The hula hoo-na-ná--to quiet, amuse--was an informal dance, such as was performed without the usual restrictions of tabu that hedged about the set dances of the halau. The occasion of an outdoor festival, an ahaaina or luau, was made the opportunity for the exhibition of this dance. It seems to have been an expression of pure sportiveness and mirth-making, and was therefore performed without sacrifice or religious ceremony. While the king, chiefs, and aialo--courtiers who ate in the king's presence--are sitting with the guests about the festal board, two or three dancers of graceful carriage make a circuit of the place, ambling, capering, gesturing as they go in time to the words of a gay song.

A performance of this sort was witnessed by the author's informant in Honolulu many years ago; the occasion was the giving of a royal luau.
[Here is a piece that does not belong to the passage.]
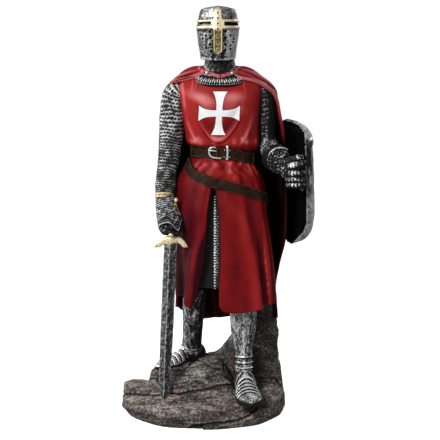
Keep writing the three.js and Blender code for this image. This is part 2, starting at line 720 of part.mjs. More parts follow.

There was no musical instrument, the performers were men, and the mele they cantillated went as follows:

A pili, a pili.
A pili ka’u manu
Ke kepau a o ka ulu-laau.
Poai a puni,
5 Noho ana i muli-wa’a; b
Hoonu’u ka momona a ke alii.
Eli-eli c ke kapu; ua noa.
Noa ia wai?
Noa ia ka lani.
10 Kau lilua, d kaohi ka maku’u
E ai ana ka ai a ke alii!
Hoonu’u, hoonu’u hoonu’u
I ka i’a a ke alii!

p. 245


She is limed, she is limed,
My bird is limed,
With the gum of the forest.
We make a great circuit,
5 Outskirting the feast.
You shall feast on king's bounty:
No fear of the tabu, all's free.
Free! and by whom?
Free by the word of the king.
10 Then a free rein to mirth!
Banish the kill-joy
Who eats the king's dainties!
Feast then till replete
With the good king's meat!


244:a Kepáu. Gum, the bird-lime of the fowler, which was obtained from forest trees, but especially from the ulu, the breadfruit.

244:b Muli-wa’a (muli, a term applied to a younger brother). The idea involved is that of separation by an interval, as a younger brother is separated from his older brother by an interval. Muliwai is an interval of water, a stream. Wa’a, the last part of the above compound word, literally a canoe, is here used tropically to mean the tables, or the dishes, on which the food was spread, they being long and narrow, in the shape of a canoe. The whole term, consequently, refers to the people and the table about which they are seated.

244:c Eli-eli. A word that is found in ancient prayers to emphasize the word kapu or the word noa.

244:d Lilua. To stand erect and act without the restraint usually prescribed in the presence of royalty.